[What the task requires] Repeat exactly the stretch of lines from the line containing "---- inside the" through the line containing "obj.matrix_parent_inverse = Matrix.Identity(4)", both included, and nothing else.

-- start of Data shown --

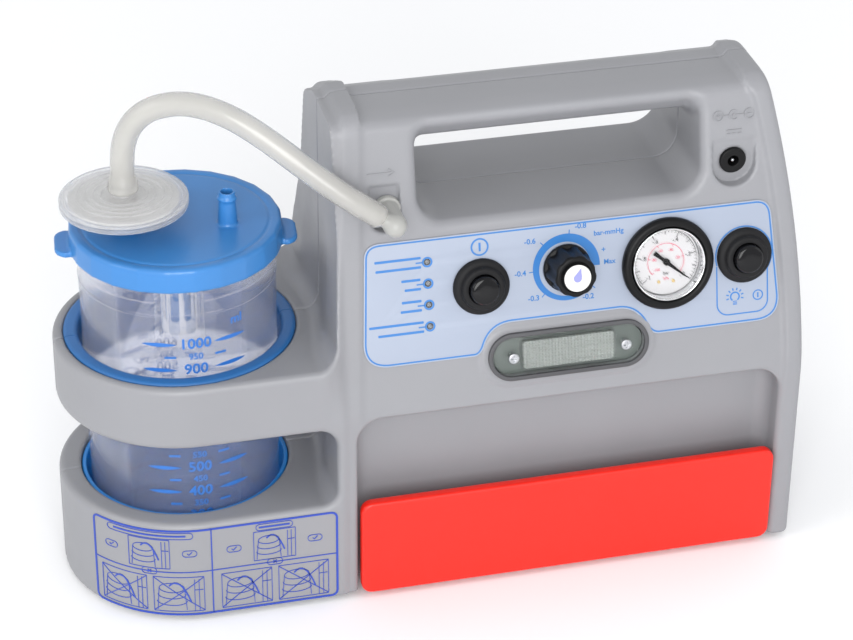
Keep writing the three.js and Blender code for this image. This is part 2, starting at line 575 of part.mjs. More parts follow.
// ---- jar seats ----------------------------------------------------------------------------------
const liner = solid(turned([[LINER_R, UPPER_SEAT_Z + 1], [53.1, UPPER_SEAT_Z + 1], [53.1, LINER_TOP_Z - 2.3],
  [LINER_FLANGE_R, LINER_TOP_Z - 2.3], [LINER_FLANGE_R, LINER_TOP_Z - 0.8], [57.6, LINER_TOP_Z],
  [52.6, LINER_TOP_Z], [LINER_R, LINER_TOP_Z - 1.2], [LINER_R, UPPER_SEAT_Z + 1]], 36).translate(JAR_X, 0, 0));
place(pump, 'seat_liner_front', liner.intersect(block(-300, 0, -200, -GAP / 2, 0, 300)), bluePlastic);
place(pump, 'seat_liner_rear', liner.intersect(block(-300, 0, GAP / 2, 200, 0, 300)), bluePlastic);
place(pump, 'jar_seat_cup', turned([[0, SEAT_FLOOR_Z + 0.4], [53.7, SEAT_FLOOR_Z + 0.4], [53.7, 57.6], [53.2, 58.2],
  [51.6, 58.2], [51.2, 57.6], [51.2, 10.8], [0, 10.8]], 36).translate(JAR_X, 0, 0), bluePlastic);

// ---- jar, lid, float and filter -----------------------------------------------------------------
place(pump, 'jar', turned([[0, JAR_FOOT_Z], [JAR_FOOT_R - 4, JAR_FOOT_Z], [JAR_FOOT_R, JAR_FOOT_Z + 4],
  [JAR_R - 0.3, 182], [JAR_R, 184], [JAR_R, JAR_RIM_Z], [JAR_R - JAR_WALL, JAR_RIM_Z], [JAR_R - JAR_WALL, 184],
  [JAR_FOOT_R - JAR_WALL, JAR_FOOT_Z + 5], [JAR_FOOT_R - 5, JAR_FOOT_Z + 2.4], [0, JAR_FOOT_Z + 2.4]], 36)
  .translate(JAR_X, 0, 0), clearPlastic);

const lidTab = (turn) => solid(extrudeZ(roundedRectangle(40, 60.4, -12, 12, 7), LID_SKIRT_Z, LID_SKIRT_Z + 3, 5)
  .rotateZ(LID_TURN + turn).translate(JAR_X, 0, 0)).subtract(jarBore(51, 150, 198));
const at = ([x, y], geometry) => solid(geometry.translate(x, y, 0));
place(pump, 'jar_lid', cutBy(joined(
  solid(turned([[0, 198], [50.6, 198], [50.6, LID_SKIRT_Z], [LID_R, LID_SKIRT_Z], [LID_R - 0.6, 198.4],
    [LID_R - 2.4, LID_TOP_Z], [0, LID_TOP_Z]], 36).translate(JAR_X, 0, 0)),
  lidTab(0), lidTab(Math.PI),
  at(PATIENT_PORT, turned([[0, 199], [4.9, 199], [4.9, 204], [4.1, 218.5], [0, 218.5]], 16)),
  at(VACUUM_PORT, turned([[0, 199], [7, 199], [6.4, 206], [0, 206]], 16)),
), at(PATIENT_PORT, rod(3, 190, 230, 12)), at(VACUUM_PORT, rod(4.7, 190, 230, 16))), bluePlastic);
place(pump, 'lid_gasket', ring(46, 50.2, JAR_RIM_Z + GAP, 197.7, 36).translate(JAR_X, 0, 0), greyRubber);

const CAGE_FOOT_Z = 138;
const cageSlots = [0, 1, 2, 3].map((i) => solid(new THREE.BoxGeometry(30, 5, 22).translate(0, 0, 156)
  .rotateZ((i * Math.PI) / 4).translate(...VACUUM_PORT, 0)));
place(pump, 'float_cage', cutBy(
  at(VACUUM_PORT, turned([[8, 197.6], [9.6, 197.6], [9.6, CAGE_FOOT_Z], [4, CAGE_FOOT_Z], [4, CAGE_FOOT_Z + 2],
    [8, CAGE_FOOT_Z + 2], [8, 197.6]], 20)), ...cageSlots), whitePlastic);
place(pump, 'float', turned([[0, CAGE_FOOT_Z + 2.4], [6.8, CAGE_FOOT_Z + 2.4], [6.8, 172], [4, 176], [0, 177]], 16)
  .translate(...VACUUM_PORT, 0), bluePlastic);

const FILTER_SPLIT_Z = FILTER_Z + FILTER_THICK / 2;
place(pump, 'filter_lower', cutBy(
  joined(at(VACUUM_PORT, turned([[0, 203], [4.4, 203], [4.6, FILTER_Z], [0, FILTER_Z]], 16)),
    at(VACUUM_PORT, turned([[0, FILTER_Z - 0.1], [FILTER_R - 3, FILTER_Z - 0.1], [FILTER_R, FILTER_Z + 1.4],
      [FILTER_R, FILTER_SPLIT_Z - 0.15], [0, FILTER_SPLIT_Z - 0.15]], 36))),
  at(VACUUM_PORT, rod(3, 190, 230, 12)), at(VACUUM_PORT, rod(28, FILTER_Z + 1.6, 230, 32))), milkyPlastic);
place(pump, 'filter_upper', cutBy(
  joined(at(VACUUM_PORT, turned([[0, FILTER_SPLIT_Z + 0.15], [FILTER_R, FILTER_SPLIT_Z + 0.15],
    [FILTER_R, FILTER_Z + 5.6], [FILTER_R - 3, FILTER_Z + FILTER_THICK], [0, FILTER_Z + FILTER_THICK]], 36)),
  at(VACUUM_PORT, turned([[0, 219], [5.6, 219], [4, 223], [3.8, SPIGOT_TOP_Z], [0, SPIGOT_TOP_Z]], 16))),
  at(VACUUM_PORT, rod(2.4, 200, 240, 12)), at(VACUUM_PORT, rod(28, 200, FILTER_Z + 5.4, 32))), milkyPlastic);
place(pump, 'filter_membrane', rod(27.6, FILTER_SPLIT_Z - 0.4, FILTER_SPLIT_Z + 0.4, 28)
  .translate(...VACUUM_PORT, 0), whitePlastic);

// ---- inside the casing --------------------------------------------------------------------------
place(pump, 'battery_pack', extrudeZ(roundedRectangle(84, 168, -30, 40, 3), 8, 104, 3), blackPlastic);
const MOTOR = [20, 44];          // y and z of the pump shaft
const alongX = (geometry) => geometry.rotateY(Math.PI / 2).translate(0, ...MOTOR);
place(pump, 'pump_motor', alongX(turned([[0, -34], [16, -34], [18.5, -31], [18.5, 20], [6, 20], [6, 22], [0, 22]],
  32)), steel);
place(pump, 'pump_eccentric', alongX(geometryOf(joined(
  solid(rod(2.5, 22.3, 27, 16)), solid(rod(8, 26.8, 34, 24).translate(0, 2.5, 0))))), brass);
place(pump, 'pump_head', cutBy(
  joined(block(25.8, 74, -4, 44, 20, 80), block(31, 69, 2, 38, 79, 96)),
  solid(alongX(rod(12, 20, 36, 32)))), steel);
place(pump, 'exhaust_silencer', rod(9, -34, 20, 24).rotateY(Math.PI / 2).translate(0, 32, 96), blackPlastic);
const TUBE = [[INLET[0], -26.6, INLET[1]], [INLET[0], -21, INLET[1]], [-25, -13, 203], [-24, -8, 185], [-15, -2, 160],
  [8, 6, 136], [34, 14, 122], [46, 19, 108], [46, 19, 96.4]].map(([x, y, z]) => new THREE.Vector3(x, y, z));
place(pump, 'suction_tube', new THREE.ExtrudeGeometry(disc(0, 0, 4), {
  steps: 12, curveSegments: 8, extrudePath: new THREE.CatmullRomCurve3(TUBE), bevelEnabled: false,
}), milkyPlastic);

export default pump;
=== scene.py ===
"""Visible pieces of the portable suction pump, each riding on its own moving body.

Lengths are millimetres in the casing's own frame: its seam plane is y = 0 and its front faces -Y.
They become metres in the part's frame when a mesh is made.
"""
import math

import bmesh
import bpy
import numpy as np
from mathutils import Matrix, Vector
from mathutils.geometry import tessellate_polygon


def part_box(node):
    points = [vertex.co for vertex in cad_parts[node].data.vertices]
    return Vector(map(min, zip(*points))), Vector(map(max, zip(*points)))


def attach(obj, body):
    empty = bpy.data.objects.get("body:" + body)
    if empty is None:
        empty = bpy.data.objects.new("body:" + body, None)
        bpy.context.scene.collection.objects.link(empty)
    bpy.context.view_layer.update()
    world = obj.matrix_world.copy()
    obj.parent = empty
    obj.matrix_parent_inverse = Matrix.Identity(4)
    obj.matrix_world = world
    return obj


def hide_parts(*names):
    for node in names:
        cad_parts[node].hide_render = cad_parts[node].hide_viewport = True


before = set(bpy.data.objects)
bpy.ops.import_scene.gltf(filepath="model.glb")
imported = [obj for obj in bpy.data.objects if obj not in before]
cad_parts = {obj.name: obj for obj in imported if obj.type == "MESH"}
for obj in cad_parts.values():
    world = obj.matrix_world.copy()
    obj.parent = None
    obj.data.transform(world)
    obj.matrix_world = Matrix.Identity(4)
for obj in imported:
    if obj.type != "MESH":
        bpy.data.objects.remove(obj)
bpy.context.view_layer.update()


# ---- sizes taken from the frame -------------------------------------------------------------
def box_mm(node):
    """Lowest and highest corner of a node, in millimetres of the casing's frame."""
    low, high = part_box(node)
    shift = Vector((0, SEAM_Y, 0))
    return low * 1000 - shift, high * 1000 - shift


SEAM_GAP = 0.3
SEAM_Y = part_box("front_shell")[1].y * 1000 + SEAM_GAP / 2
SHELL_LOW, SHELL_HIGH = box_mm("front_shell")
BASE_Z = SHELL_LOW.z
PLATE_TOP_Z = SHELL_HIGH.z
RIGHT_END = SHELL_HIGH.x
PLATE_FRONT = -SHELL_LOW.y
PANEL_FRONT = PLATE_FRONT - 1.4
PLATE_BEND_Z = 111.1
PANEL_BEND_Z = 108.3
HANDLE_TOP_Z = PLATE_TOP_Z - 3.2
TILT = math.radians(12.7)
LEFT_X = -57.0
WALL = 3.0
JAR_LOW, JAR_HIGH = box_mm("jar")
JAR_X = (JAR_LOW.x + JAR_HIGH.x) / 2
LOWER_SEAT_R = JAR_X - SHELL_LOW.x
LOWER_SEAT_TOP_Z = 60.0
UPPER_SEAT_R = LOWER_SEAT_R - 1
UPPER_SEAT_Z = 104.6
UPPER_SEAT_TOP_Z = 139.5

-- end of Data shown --

[The response]
// ---- inside the casing --------------------------------------------------------------------------
place(pump, 'battery_pack', extrudeZ(roundedRectangle(84, 168, -30, 40, 3), 8, 104, 3), blackPlastic);
const MOTOR = [20, 44];          // y and z of the pump shaft
const alongX = (geometry) => geometry.rotateY(Math.PI / 2).translate(0, ...MOTOR);
place(pump, 'pump_motor', alongX(turned([[0, -34], [16, -34], [18.5, -31], [18.5, 20], [6, 20], [6, 22], [0, 22]],
  32)), steel);
place(pump, 'pump_eccentric', alongX(geometryOf(joined(
  solid(rod(2.5, 22.3, 27, 16)), solid(rod(8, 26.8, 34, 24).translate(0, 2.5, 0))))), brass);
place(pump, 'pump_head', cutBy(
  joined(block(25.8, 74, -4, 44, 20, 80), block(31, 69, 2, 38, 79, 96)),
  solid(alongX(rod(12, 20, 36, 32)))), steel);
place(pump, 'exhaust_silencer', rod(9, -34, 20, 24).rotateY(Math.PI / 2).translate(0, 32, 96), blackPlastic);
const TUBE = [[INLET[0], -26.6, INLET[1]], [INLET[0], -21, INLET[1]], [-25, -13, 203], [-24, -8, 185], [-15, -2, 160],
  [8, 6, 136], [34, 14, 122], [46, 19, 108], [46, 19, 96.4]].map(([x, y, z]) => new THREE.Vector3(x, y, z));
place(pump, 'suction_tube', new THREE.ExtrudeGeometry(disc(0, 0, 4), {
  steps: 12, curveSegments: 8, extrudePath: new THREE.CatmullRomCurve3(TUBE), bevelEnabled: false,
}), milkyPlastic);

export default pump;
=== scene.py ===
"""Visible pieces of the portable suction pump, each riding on its own moving body.

Lengths are millimetres in the casing's own frame: its seam plane is y = 0 and its front faces -Y.
They become metres in the part's frame when a mesh is made.
"""
import math

import bmesh
import bpy
import numpy as np
from mathutils import Matrix, Vector
from mathutils.geometry import tessellate_polygon


def part_box(node):
    points = [vertex.co for vertex in cad_parts[node].data.vertices]
    return Vector(map(min, zip(*points))), Vector(map(max, zip(*points)))


def attach(obj, body):
    empty = bpy.data.objects.get("body:" + body)
    if empty is None:
        empty = bpy.data.objects.new("body:" + body, None)
        bpy.context.scene.collection.objects.link(empty)
    bpy.context.view_layer.update()
    world = obj.matrix_world.copy()
    obj.parent = empty
    obj.matrix_parent_inverse = Matrix.Identity(4)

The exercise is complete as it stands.